*Work to do*: Below this line is a set of entries; quote exactly the lines from the line that contains "Turn this picture" to the line that contains "const CLEARANCE = 0.3;", both lines included.

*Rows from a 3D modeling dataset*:
+-------+

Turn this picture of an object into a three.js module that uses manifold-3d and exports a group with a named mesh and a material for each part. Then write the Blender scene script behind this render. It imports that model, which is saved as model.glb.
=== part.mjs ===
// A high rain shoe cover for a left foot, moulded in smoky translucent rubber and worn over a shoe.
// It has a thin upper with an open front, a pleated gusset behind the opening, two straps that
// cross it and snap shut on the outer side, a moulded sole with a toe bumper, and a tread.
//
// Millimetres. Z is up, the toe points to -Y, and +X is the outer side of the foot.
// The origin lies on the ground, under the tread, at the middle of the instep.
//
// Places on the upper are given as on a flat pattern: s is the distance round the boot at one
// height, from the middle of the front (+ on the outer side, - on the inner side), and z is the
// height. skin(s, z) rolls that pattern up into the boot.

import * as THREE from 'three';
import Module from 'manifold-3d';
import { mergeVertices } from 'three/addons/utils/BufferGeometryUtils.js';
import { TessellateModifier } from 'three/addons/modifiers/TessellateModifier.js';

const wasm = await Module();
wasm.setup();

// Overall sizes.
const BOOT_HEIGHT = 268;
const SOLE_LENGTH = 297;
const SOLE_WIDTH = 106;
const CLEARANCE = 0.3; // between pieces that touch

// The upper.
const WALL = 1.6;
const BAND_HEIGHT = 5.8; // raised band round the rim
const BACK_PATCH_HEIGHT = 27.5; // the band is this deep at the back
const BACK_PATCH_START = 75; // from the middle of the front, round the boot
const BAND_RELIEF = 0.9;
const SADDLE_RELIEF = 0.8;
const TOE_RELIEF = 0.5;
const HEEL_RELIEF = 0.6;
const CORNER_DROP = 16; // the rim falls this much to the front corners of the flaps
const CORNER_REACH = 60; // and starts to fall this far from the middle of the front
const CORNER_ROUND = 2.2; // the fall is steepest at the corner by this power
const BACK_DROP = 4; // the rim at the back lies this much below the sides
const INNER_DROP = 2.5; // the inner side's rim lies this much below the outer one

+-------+

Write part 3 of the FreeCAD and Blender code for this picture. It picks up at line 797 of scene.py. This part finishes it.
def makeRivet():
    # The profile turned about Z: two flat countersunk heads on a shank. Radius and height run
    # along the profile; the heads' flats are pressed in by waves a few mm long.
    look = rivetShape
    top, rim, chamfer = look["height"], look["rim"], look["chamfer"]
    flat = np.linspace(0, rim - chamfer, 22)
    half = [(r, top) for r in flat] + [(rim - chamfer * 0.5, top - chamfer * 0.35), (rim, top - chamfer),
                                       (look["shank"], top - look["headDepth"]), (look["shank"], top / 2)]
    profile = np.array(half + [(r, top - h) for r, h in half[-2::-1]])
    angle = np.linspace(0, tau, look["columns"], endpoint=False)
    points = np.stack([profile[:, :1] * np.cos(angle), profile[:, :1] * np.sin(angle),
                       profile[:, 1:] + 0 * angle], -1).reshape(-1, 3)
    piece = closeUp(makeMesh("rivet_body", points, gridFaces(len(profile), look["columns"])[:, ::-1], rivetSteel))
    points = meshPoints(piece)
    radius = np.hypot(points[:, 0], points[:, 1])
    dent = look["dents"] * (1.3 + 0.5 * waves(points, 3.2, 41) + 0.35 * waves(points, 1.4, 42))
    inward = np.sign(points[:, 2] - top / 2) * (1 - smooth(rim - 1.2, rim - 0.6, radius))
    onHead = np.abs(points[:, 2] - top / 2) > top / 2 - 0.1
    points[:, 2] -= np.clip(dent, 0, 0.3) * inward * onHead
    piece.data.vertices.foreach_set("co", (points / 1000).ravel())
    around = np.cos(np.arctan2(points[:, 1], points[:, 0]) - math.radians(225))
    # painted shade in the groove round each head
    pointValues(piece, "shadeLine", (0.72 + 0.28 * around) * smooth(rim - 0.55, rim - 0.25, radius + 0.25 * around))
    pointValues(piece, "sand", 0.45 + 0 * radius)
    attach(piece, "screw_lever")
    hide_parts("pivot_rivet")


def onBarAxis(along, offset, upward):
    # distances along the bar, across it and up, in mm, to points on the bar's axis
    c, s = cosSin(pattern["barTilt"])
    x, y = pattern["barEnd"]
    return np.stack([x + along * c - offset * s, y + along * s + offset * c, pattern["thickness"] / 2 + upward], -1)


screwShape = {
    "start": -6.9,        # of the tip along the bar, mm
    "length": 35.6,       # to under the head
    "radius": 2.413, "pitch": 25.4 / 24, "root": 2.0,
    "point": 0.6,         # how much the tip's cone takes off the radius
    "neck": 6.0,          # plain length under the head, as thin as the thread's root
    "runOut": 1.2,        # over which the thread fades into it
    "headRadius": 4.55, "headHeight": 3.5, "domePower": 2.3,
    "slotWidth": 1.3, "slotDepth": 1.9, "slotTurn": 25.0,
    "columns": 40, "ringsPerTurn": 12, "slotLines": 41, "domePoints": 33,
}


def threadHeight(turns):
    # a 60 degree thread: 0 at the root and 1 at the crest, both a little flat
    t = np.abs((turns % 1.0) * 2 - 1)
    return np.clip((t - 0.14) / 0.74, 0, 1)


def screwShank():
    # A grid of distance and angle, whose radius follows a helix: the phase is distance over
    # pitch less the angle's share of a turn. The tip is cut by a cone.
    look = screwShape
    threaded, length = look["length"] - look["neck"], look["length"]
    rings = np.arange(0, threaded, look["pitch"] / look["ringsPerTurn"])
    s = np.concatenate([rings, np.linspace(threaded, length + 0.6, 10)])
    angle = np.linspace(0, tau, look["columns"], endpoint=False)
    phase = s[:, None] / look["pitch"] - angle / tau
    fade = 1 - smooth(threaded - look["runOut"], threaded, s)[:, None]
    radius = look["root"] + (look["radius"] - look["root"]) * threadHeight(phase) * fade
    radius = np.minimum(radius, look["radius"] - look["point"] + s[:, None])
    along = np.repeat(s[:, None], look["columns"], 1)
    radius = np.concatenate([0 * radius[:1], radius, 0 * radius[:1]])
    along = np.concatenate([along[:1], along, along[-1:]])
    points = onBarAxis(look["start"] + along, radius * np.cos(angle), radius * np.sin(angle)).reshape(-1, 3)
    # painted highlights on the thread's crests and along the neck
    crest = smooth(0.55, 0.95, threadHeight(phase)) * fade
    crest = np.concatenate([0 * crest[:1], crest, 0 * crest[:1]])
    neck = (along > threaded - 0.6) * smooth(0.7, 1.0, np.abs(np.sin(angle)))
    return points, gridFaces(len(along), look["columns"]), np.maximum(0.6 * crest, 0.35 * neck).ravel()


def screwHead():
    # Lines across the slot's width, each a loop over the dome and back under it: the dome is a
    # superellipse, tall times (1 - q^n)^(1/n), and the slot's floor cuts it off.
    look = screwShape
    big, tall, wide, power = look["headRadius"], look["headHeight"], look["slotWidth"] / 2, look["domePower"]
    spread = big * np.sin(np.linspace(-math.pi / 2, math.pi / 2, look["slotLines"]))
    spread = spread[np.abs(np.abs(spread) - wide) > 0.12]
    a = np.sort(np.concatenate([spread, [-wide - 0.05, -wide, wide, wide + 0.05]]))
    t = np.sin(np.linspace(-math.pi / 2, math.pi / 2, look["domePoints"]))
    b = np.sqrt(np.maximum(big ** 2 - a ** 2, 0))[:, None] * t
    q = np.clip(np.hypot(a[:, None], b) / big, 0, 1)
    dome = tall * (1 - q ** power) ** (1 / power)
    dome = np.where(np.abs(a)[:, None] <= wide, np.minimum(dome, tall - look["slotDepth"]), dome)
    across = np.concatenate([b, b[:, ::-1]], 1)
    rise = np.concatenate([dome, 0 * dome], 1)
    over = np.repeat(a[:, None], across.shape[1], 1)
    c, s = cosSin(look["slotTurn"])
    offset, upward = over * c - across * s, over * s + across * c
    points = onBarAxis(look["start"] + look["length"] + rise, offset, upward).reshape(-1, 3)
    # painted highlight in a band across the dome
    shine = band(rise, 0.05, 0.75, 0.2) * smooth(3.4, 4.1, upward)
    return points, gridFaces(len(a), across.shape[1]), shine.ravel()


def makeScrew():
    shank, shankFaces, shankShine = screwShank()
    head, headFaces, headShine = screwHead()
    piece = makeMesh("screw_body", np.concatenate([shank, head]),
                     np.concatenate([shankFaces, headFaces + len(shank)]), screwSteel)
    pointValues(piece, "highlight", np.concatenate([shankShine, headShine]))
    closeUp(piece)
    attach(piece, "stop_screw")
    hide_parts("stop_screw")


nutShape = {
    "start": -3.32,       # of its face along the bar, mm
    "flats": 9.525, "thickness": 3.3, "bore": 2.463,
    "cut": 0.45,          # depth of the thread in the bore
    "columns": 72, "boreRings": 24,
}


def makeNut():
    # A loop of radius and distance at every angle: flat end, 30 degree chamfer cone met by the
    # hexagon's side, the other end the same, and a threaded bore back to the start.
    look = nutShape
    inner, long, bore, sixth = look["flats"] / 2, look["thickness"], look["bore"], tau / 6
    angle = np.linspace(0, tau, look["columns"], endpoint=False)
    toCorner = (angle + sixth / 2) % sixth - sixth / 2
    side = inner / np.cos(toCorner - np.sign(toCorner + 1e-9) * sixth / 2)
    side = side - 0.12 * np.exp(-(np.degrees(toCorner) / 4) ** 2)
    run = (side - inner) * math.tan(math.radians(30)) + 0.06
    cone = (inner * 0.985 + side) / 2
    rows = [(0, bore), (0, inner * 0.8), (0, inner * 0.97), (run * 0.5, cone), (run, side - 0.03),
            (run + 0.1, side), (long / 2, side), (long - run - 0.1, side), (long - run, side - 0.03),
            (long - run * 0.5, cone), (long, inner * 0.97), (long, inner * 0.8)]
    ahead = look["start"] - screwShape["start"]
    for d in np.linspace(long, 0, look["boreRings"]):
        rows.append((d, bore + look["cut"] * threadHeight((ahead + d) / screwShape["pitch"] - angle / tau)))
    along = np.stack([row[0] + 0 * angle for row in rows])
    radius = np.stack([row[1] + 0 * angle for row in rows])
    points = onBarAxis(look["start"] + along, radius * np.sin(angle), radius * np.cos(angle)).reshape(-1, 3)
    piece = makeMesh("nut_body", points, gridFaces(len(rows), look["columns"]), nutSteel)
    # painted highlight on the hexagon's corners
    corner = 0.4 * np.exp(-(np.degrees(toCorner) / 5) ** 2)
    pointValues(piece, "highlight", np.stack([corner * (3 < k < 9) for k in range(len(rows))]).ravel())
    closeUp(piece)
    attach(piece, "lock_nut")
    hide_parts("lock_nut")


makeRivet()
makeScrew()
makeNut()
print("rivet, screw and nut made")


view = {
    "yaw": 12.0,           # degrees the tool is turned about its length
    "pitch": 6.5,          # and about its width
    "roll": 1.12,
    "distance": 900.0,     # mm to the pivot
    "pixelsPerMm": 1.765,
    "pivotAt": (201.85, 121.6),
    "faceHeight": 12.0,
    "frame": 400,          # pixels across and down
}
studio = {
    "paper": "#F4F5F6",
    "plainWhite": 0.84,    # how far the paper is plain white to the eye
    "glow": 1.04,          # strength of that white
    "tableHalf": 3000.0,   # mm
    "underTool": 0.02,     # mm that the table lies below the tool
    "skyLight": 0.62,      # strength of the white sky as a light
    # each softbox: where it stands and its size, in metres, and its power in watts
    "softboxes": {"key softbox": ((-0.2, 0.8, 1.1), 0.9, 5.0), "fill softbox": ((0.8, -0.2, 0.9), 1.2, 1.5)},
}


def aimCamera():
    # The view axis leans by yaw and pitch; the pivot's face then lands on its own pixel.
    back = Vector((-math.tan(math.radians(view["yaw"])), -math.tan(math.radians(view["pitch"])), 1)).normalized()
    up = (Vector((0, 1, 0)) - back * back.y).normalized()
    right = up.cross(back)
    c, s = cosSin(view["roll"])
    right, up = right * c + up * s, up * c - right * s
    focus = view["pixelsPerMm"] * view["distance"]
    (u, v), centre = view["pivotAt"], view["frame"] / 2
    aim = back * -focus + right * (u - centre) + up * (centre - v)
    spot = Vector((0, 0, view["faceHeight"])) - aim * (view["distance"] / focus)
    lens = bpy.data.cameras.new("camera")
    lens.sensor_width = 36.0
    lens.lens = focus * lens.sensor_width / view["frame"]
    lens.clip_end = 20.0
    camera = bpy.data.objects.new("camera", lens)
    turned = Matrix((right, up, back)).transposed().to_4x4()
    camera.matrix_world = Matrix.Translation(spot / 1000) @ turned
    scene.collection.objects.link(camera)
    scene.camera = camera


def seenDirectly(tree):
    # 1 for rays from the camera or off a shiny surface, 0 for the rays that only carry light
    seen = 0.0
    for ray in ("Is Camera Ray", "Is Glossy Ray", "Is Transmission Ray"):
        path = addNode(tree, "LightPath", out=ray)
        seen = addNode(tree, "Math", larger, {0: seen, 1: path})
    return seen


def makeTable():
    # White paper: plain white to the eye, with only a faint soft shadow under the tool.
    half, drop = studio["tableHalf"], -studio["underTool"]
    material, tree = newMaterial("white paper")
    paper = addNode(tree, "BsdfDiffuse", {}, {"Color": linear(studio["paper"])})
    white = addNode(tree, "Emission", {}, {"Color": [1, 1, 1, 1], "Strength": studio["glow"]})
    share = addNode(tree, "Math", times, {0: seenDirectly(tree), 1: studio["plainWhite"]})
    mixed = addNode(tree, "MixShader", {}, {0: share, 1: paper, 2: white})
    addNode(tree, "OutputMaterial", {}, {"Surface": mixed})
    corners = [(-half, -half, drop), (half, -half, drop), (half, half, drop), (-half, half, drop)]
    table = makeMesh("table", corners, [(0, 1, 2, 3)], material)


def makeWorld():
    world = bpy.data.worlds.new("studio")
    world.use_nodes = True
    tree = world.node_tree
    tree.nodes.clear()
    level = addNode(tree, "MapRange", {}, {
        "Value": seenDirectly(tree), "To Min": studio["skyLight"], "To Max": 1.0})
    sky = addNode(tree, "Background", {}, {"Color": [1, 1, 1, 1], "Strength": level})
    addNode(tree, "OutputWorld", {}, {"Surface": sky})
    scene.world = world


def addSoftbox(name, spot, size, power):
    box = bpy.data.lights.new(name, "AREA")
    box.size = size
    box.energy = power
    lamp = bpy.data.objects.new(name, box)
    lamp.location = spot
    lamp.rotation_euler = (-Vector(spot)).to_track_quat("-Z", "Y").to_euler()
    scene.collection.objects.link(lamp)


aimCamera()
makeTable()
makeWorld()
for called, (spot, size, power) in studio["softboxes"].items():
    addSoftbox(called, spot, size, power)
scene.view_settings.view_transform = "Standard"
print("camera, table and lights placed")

+-------+

*Exercise answer*:
Turn this picture of an object into a three.js module that uses manifold-3d and exports a group with a named mesh and a material for each part. Then write the Blender scene script behind this render. It imports that model, which is saved as model.glb.
=== part.mjs ===
// A high rain shoe cover for a left foot, moulded in smoky translucent rubber and worn over a shoe.
// It has a thin upper with an open front, a pleated gusset behind the opening, two straps that
// cross it and snap shut on the outer side, a moulded sole with a toe bumper, and a tread.
//
// Millimetres. Z is up, the toe points to -Y, and +X is the outer side of the foot.
// The origin lies on the ground, under the tread, at the middle of the instep.
//
// Places on the upper are given as on a flat pattern: s is the distance round the boot at one
// height, from the middle of the front (+ on the outer side, - on the inner side), and z is the
// height. skin(s, z) rolls that pattern up into the boot.

import * as THREE from 'three';
import Module from 'manifold-3d';
import { mergeVertices } from 'three/addons/utils/BufferGeometryUtils.js';
import { TessellateModifier } from 'three/addons/modifiers/TessellateModifier.js';

const wasm = await Module();
wasm.setup();

// Overall sizes.
const BOOT_HEIGHT = 268;
const SOLE_LENGTH = 297;
const SOLE_WIDTH = 106;
const CLEARANCE = 0.3; // between pieces that touch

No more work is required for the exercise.